* [Written problem]
In the material below, find how many lines contain the string "caption". Write only that number.

* [Exercise materials]
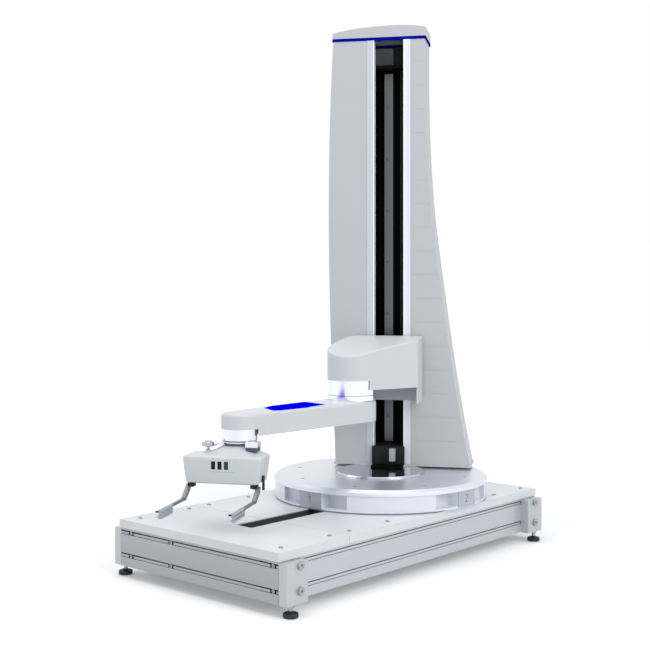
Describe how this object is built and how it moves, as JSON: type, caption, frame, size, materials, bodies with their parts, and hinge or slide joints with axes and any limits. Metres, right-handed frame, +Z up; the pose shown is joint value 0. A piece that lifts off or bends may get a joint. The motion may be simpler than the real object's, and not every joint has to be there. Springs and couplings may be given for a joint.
{
  "type": "microplate mover robot",
  "caption": "Bench robot arm on a turning tower that lifts and carries microplates between docks with a two-finger gripper, on a slotted-profile base.",
  "frame": {"origin": "on the bench under the middle of the base", "axes": "+X across the base, +Y along the base towards the tower, +Z up"},
  "size_m": [0.4864, 0.9545, 1.1763],
  "materials": {
    "anodised_profile": "satin clear anodised",
    "tray_sheet": "satin light grey paint",
    "cast_dock": "satin silver white",
    "polished_disc": "polished and turned",
    "tower_grey": "satin light grey paint",
    "strip_light": "satin, very light",
    "cover_white": "satin light grey, nearly white",
    "deep_blue": "satin blue",
    "bright_blue": "satin bright blue",
    "black_metal": "black, slightly glossy",
    "ground_steel": "ground",
    "rail_steel": "blackened and ground",
    "motor_dark": "dark grey enamel",
    "copper_core": "lacquered iron and copper",
    "foot_black": "matt black",
    "trough_grey": "matt dark grey",
    "pad_grey": "matt light grey",
    "window_dark": "dark green tinted"
  },
  "bodies": {
    "base": {"side_profile_left": "anodised_profile", "side_profile_right": "anodised_profile", "end_profile_front": "anodised_profile", "end_profile_rear": "anodised_profile", "cross_beams": "anodised_profile", "tray_front": "tray_sheet", "tray_rear": "tray_sheet", "cable_trough": "trough_grey", "tray_screws": "ground_steel", "foot_brackets": "anodised_profile", "frame_screws": "ground_steel", "slot_nuts": "ground_steel", "foot_nuts": "ground_steel", "dock_base": "cast_dock", "disc_plate": "polished_disc", "disc_screws": "ground_steel", "number_plates": "tray_sheet", "bearing_outer": "ground_steel", "turn_stator": "copper_core"},
    "foot_fl": {"foot_front_left": "foot_black"},
    "foot_fr": {"foot_front_right": "foot_black"},
    "foot_rl": {"foot_rear_left": "foot_black"},
    "foot_rr": {"foot_rear_right": "foot_black"},
    "tower": {"bearing_inner": "ground_steel", "turn_rotor": "motor_dark", "hub_disc": "polished_disc", "tower_foot": "tower_grey", "tower_wings": "tower_grey", "rear_cover": "tower_grey", "cap_stripe": "deep_blue", "tower_cap": "tower_grey", "mast": "black_metal", "slot_strips": "strip_light", "lift_rail": "rail_steel", "lower_screw_block": "black_metal", "upper_screw_plate": "black_metal", "lift_motor": "motor_dark"},
    "screw": {"lift_screw": "ground_steel"},
    "carriage": {"carriage_cover": "cover_white", "carriage_bracket": "tower_grey", "rail_blocks": "ground_steel", "screw_nut": "ground_steel", "shoulder_ring": "polished_disc", "shoulder_motor": "motor_dark"},
    "arm": {"shoulder_collar": "polished_disc", "arm_shell": "cover_white", "arm_floor": "cover_white", "arm_panel": "bright_blue", "wrist_housing": "polished_disc", "wrist_motor": "motor_dark"},
    "gripper": {"tool_flange": "polished_disc", "gripper_cover": "cover_white", "gripper_chassis": "black_metal", "gripper_windows": "window_dark"},
    "knob": {"clamp_knob": "polished_disc"},
    "lever": {"release_lever": "black_metal"},
    "left_finger": {"finger_left": "ground_steel", "pad_left": "pad_grey"},
    "right_finger": {"finger_right": "ground_steel", "pad_right": "pad_grey"}
  },
  "joints": [
    {"name": "level_fl", "type": "hinge", "parent": "base", "child": "foot_fl", "pos_m": [-0.2282, -0.4027, 0], "axis": [0, 0, 1], "continuous": true},
    {"name": "level_rl", "type": "hinge", "parent": "base", "child": "foot_rl", "pos_m": [-0.2282, 0.4027, 0], "axis": [0, 0, 1], "continuous": true},
    {"name": "level_fr", "type": "hinge", "parent": "base", "child": "foot_fr", "pos_m": [0.2282, -0.4027, 0], "axis": [0, 0, 1], "continuous": true},
    {"name": "level_rr", "type": "hinge", "parent": "base", "child": "foot_rr", "pos_m": [0.2282, 0.4027, 0], "axis": [0, 0, 1], "continuous": true},
    {"name": "tower_turn", "type": "hinge", "parent": "base", "child": "tower", "pos_m": [0, 0.1307, 0], "axis": [0, 0, 1], "range_deg": [-170, 170]},
    {"name": "screw_turn", "type": "hinge", "parent": "tower", "child": "screw", "pos_m": [-0.03915, 0.26051, 0], "axis": [0, 0, 1], "continuous": true},
    {"name": "lift", "type": "slide", "parent": "tower", "child": "carriage", "axis": [0, 0, 1], "range_m": [-0.04, 0.61]},
    {"name": "shoulder", "type": "hinge", "parent": "carriage", "child": "arm", "pos_m": [-0.0033, 0.03642, 0.311], "axis": [0, 0, 1], "range_deg": [-60, 90]},
    {"name": "wrist", "type": "hinge", "parent": "arm", "child": "gripper", "pos_m": [-0.0033, -0.30158, 0.29], "axis": [0, 0, 1], "range_deg": [-100, 100]},
    {"name": "knob_turn", "type": "hinge", "parent": "gripper", "child": "knob", "pos_m": [-0.04512, -0.34647, 0.275], "axis": [0, 0, 1], "continuous": true},
    {"name": "lever_swing", "type": "hinge", "parent": "gripper", "child": "lever", "pos_m": [0.07403, -0.31709, 0.217], "axis": [0.8829, 0.4695, 0], "range_deg": [-20, 20]},
    {"name": "finger_left_slide", "type": "slide", "parent": "gripper", "child": "left_finger", "axis": [0.8829, 0.4695, 0], "range_m": [0, 0.012]},
    {"name": "finger_right_slide", "type": "slide", "parent": "gripper", "child": "right_finger", "axis": [-0.8829, -0.4695, 0], "range_m": [0, 0.012]}
  ],
  "couplings": [
    {"joint": "screw_turn", "follows": "lift", "rad_per_m": 314.16},
    {"joint": "finger_right_slide", "follows": "finger_left_slide", "ratio": 1}
  ]
}
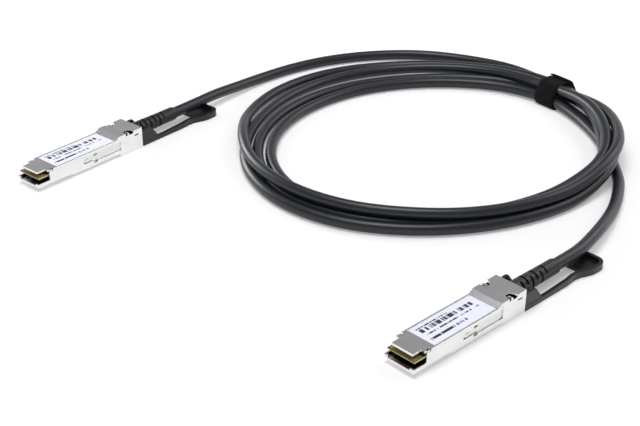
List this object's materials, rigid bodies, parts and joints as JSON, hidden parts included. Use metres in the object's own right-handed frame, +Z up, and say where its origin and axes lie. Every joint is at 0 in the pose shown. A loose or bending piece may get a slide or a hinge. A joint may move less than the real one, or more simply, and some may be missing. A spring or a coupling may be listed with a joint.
{
  "type": "direct attach copper cable",
  "caption": "Passive copper cable with a flat pluggable module and a pull-tab latch at each end, wound into a loose flat coil and held by a strap.",
  "frame": {"origin": "middle of the footprint of the two modules with their pull tabs, on the surface that they lie on", "axes": "+X along the near module from its nose to its cable, +Y from the near module to the far one, +Z up"},
  "size_m": [0.3252, 0.3027, 0.0197],
  "materials": {
    "plated_shell": "nickel-plated die casting, satin",
    "latch_steel": "stamped stainless strip",
    "spring_steel": "bright wire",
    "circuit_board": "green laminate with pale raw edges",
    "contact_gold": "gold plate",
    "chip_black": "moulded epoxy",
    "pair_shield": "foil wrap",
    "potting": "hot melt",
    "crimp_metal": "plated, pressed",
    "cable_jacket": "smooth satin jacket",
    "boot_black": "moulded, satin",
    "tab_black": "moulded, satin",
    "label_film": "printed film",
    "tie_fabric": "hook and loop tape"
  },
  "bodies": {
    "cable_assembly": {"near_base_shell": "plated_shell", "near_cover_shell": "plated_shell", "near_paddle_card": "circuit_board", "near_contact_pads": "contact_gold", "near_memory_chip": "chip_black", "near_twinax_pairs": "pair_shield", "near_potting_block": "potting", "near_crimp_ferrule": "crimp_metal", "near_cable_root": "cable_jacket", "near_strain_relief": "boot_black", "near_spring_left": "spring_steel", "near_spring_right": "spring_steel", "near_label": "label_film", "far_base_shell": "plated_shell", "far_cover_shell": "plated_shell", "far_paddle_card": "circuit_board", "far_contact_pads": "contact_gold", "far_memory_chip": "chip_black", "far_twinax_pairs": "pair_shield", "far_potting_block": "potting", "far_crimp_ferrule": "crimp_metal", "far_cable_root": "cable_jacket", "far_strain_relief": "boot_black", "far_spring_left": "spring_steel", "far_spring_right": "spring_steel", "far_label": "label_film", "cable_near_tail": "cable_jacket", "cable_far_tail": "cable_jacket", "cable_coil": "cable_jacket", "cable_tie": "tie_fabric"},
    "near_latch": {"near_latch_left": "latch_steel", "near_latch_right": "latch_steel", "near_pull_tab": "tab_black"},
    "far_latch": {"far_latch_left": "latch_steel", "far_latch_right": "latch_steel", "far_pull_tab": "tab_black"}
  },
  "joints": [
    {"name": "near_latch_slide", "type": "slide", "parent": "cable_assembly", "child": "near_latch", "axis": [1, 0, 0], "range_m": [0, 0.0026], "stiffness_N_per_m": 500, "springref_m": -0.003, "deforming": ["near_spring_left", "near_spring_right"]},
    {"name": "far_latch_slide", "type": "slide", "parent": "cable_assembly", "child": "far_latch", "axis": [0.9952, 0.0976, 0], "range_m": [0, 0.0026], "stiffness_N_per_m": 500, "springref_m": -0.003, "deforming": ["far_spring_left", "far_spring_right"]}
  ]
}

* [Result for this task]
3